Change Agent

To survive and succeed, every organisation will have to turn itself into a change agent. The most effective way to manage change successfully is to create it. But experience has shown that grafting innovation on to a traditional enterprise does not work. The enterprise has to become a change agent. This requires the organised abandonment of things that have been shown to be unsuccessful, and the organised and continuous improvement of every product service and process within the enterprise (which the Japanese call Kaizen). It requires the exploitation of successes, especially unexpected and unplanned-for ones, and it requires systematic innovation. The point of becoming a change agent is that it changes the mindset of the entire organisation. Instead of seeing change as a threat, its people will come to consider it as an opportunity.

Practically no product or service any longer has either a singly specific end-use or application, or its own market.

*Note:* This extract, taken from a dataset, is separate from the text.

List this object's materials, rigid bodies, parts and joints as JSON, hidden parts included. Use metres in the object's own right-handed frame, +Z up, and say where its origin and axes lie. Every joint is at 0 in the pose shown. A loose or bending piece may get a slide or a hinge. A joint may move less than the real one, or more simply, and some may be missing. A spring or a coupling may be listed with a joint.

Cardboard, plastic and aluminium compete with glass for the bottle market. Glass is replacing copper in cables. Steel is competing with wood and plastic in providing the studs around which the American one-family home is constructed.

A “glass company” may therefore have to redefine itself by what it is good at doing rather than by the material in which it has specialised in the past. One of the world’s largest glass makers, Corning, sold its profitable business making traditional glass products to become the number one producer and supplier of high-tech materials. Merck, America’s largest pharmaceutical company, diversified from making drugs into wholesaling every kind of pharmacy product, most of them not even made by Merck, and a good many by competitors.

The recent failure rate of chief executives in big American companies points in the same direction. A large proportion of CEOs of such companies appointed in the past ten years were fired as failures within a year or two. But each of these people had been picked for his proven competence, and each had been highly successful in his previous jobs. This suggests that the jobs they took on had become un-doable. The American record suggests not human failure but systems failure. Top management in big organisations needs a new concept.

The first industrial revolution brought forth, among many other things, intellectual property, universal incorporation, limited liability, the trade union, the co-operative, the technical university and the daily newspaper.

All this suggests that the greatest changes are almost certainly still ahead of us.